Hepatitis A fear for South Australian children after they ate frozen berries

frozen berries
Thirteen people in Victoria, NSW, Queensland and Western Australia have tested positive to hepatitis A. Photograph: Dan Peled/AAP

Schoolchildren may have consumed frozen berries linked to hepatitis A cases which have now spread to Western Australia.

Thirteen people in Victoria, New South Wales, Queensland and WA have now tested positive to hepatitis A after eating the Nanna’s brand of imported frozen mixed berries, the health department says.

Children at nine South Australian primary schools and childcare centres may have been served frozen berries from the recalled batches.

The Department of Education and Child Development chief education officer, Jayne Johnston, said that although SA Health advice suggested the infection risk was low, the facilities were taking a cautious approach.

“Parents will be understandably concerned to receive the letter, but I would like to emphasise that SA Health advises that the risk is considered to be quite low and the product recall was being undertaken as a precaution,” she said in a statement on Wednesday.

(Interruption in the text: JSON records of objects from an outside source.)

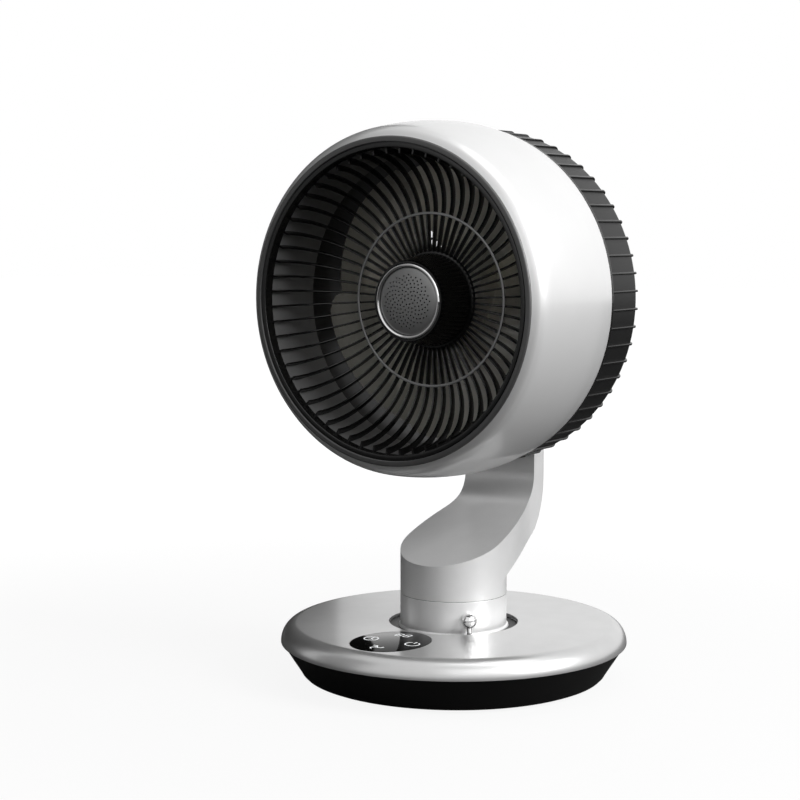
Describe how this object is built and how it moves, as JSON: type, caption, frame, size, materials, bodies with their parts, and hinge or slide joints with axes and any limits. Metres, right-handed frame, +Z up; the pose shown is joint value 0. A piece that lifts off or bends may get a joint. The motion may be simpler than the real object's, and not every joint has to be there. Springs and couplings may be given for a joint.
{
  "type": "air circulator fan",
  "caption": "Round-headed desktop air circulator with bell-shaped ribbed grilles on a swinging S-shaped arm over a weighted disc base with a touch panel.",
  "frame": {"origin": "on the floor under the middle of the round base", "axes": "+Z up, the fan blows along -Y, +X is to the right of someone who stands behind the fan and looks along the blow"},
  "size_m": [0.26, 0.26, 0.4136],
  "materials": {
    "pearl": "pearl white lacquer",
    "silver": "silver metallic lacquer",
    "black": "semi-gloss black",
    "satin_black": "satin black",
    "gunmetal": "dark grey metallic",
    "duct_grey": "satin grey",
    "chrome": "mirror chrome",
    "steel": "zinc plated",
    "cast_iron": "as cast",
    "smoke": "smoky translucent",
    "rubber": "matt",
    "glass": "high gloss black",
    "board": "solder mask green",
    "nylon": "natural"
  },
  "bodies": {
    "base": {"base_pan": "satin_black", "base_lid": "silver", "ballast_ring": "cast_iron", "foot_1": "rubber", "foot_2": "rubber", "foot_3": "rubber", "foot_4": "rubber", "foot_5": "rubber", "lid_screw_1": "steel", "lid_screw_2": "steel", "lid_screw_3": "steel", "lid_screw_4": "steel", "collar_screw_1": "steel", "collar_screw_2": "steel", "collar_screw_3": "steel", "control_panel": "glass", "control_board": "board", "power_board": "board", "power_inlet": "black", "neck_collar": "silver", "slide_ring": "nylon", "swing_motor": "steel", "pin_bush": "steel", "swing_switch": "black"},
    "pin": {"ball_pin": "chrome"},
    "pinion": {"swing_pinion": "nylon"},
    "column": {"swing_gear": "nylon", "swing_spindle": "nylon", "swing_arm": "silver", "arm_cover": "silver", "cover_screw_1": "steel", "cover_screw_2": "steel", "tilt_pin": "steel", "friction_washer_left": "nylon", "friction_washer_right": "nylon", "pivot_cap_left": "chrome", "pivot_cap_right": "chrome"},
    "head": {"head_shell": "pearl", "bezel_ring": "gunmetal", "duct_ring": "duct_grey", "shroud_ring": "black", "front_grille": "black", "grille_trim_ring": "gunmetal", "hub_barrel": "black", "hub_ring": "chrome", "hub_cap": "gunmetal", "fan_motor": "steel", "rear_grille": "black", "motor_cover": "satin_black", "motor_screw_1": "steel", "motor_screw_2": "steel", "motor_screw_3": "steel", "motor_screw_4": "steel"},
    "impeller": {"impeller": "smoke", "motor_shaft": "steel", "spinner_nut": "black"}
  },
  "joints": [
    {"name": "swing", "type": "hinge", "parent": "base", "child": "column", "pos_m": [0, 0, 0.063], "axis": [0, 0, 1], "range_deg": [-45, 45]},
    {"name": "pinion_turn", "type": "hinge", "parent": "base", "child": "pinion", "pos_m": [0, 0.05, 0.03], "axis": [0, 0, 1], "range_deg": [-180, 180]},
    {"name": "tilt", "type": "hinge", "parent": "column", "child": "head", "pos_m": [0, 0.0752, 0.284], "axis": [-1, 0, 0], "range_deg": [0, 90]},
    {"name": "spin", "type": "hinge", "parent": "head", "child": "impeller", "pos_m": [0, 0, 0.284], "axis": [0, 1, 0], "continuous": true},
    {"name": "pin_push", "type": "slide", "parent": "base", "child": "pin", "axis": [0, 0, 1], "range_m": [-0.004, 0]}
  ],
  "couplings": [
    {"joint": "pinion_turn", "follows": "swing", "ratio": -4}
  ]
}
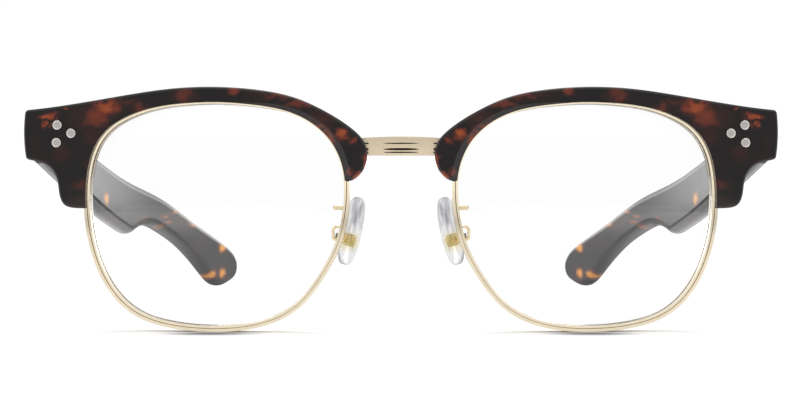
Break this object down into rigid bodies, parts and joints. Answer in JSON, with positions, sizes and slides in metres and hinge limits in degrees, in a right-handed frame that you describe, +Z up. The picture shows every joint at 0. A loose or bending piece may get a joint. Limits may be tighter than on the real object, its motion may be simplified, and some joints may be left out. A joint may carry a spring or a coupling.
{
  "type": "half rim eyeglasses",
  "caption": "Browline eyeglasses with tortoise acetate brows and temples, a gold-tone grooved metal rim round each clear lens, a reeded bridge and rocking nose pads.",
  "frame": {"origin": "on the table under the middle of the whole frame: X = 0 is the plane of symmetry, Y = 0 is half way from the front to the temple tips, Z = 0 is the table under the rims and the tips", "axes": "+Z up, +X towards the wearer's left temple, -Y the way the wearer faces"},
  "size_m": [0.1468, 0.1484, 0.0471],
  "materials": {
    "brow_acetate": "polished dark tortoise",
    "temple_acetate": "polished dark tortoise",
    "clear_lens": "clear, polished",
    "clear_pad": "clear, soft",
    "gold_metal": "pale gold plate, satin",
    "rivet_metal": "polished flush",
    "hinge_metal": "pale gold plate",
    "core_metal": "bright",
    "screw_metal": "bright"
  },
  "bodies": {
    "front": {"bridge": "gold_metal", "left_brow": "brow_acetate", "left_brow_screw": "screw_metal", "left_closing_block_lower": "gold_metal", "left_closing_block_upper": "gold_metal", "left_closing_screw": "screw_metal", "left_end_lug": "gold_metal", "left_end_screw": "screw_metal", "left_eyewire": "gold_metal", "left_front_rivet_1": "rivet_metal", "left_front_rivet_2": "rivet_metal", "left_front_rivet_3": "rivet_metal", "left_hinge_front": "hinge_metal", "left_hinge_screw": "screw_metal", "left_lens": "clear_lens", "left_pad_arm": "gold_metal", "left_pad_box": "gold_metal", "left_pad_screw": "screw_metal", "right_brow": "brow_acetate", "right_brow_screw": "screw_metal", "right_closing_block_lower": "gold_metal", "right_closing_block_upper": "gold_metal", "right_closing_screw": "screw_metal", "right_end_lug": "gold_metal", "right_end_screw": "screw_metal", "right_eyewire": "gold_metal", "right_front_rivet_1": "rivet_metal", "right_front_rivet_2": "rivet_metal", "right_front_rivet_3": "rivet_metal", "right_hinge_front": "hinge_metal", "right_hinge_screw": "screw_metal", "right_lens": "clear_lens", "right_pad_arm": "gold_metal", "right_pad_box": "gold_metal", "right_pad_screw": "screw_metal"},
    "left_temple_body": {"left_core_wire": "core_metal", "left_hinge_temple": "hinge_metal", "left_temple": "temple_acetate", "left_temple_rivet_1": "rivet_metal", "left_temple_rivet_2": "rivet_metal", "left_temple_rivet_3": "rivet_metal"},
    "right_temple_body": {"right_core_wire": "core_metal", "right_hinge_temple": "hinge_metal", "right_temple": "temple_acetate", "right_temple_rivet_1": "rivet_metal", "right_temple_rivet_2": "rivet_metal", "right_temple_rivet_3": "rivet_metal"},
    "left_pad_body": {"left_nose_pad": "clear_pad", "left_pad_insert": "gold_metal"},
    "right_pad_body": {"right_nose_pad": "clear_pad", "right_pad_insert": "gold_metal"}
  },
  "joints": [
    {"name": "left_temple_fold", "type": "hinge", "parent": "front", "child": "left_temple_body", "pos_m": [0.0673, -0.0629, 0.038], "axis": [0, 0, 1], "range_deg": [0, 81]},
    {"name": "right_temple_fold", "type": "hinge", "parent": "front", "child": "right_temple_body", "pos_m": [-0.0673, -0.0629, 0.038], "axis": [0, 0, -1], "range_deg": [0, 71]},
    {"name": "left_pad_rock", "type": "hinge", "parent": "front", "child": "left_pad_body", "pos_m": [0.01186, -0.06509, 0.01786], "axis": [0.3657, 0.9272, 0.0811], "range_deg": [-10, 10]},
    {"name": "right_pad_rock", "type": "hinge", "parent": "front", "child": "right_pad_body", "pos_m": [-0.01186, -0.06509, 0.01786], "axis": [0.3657, -0.9272, -0.0811], "range_deg": [-10, 10]}
  ]
}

Some students at a Victorian high school also consumed the berries after using them to make smoothies during a cooking class.

The Ballarat Secondary College year seven students used the berries in a food technology class last week, before the product was recalled, the principal, Rick Gervasoni, said.

None have tested positive for the virus, which can take between 15 to 50 days to develop.

WA’s communicable disease control director, Dr Paul Armstrong, said the state had recorded its first case linked to the recalled Nanna’s and Creative Gourmet brands.

“There is no need for people who have eaten these products and remain well to see their doctor for testing or vaccination, as the risk to any individual should be low,” he said.

Three Wests Tigers rugby league players are due to be tested for hepatitis A after eating the berries.

On Tuesday, the NRL club issued a statement saying there had been “no symptoms” and “no confirmed cases of the infection”.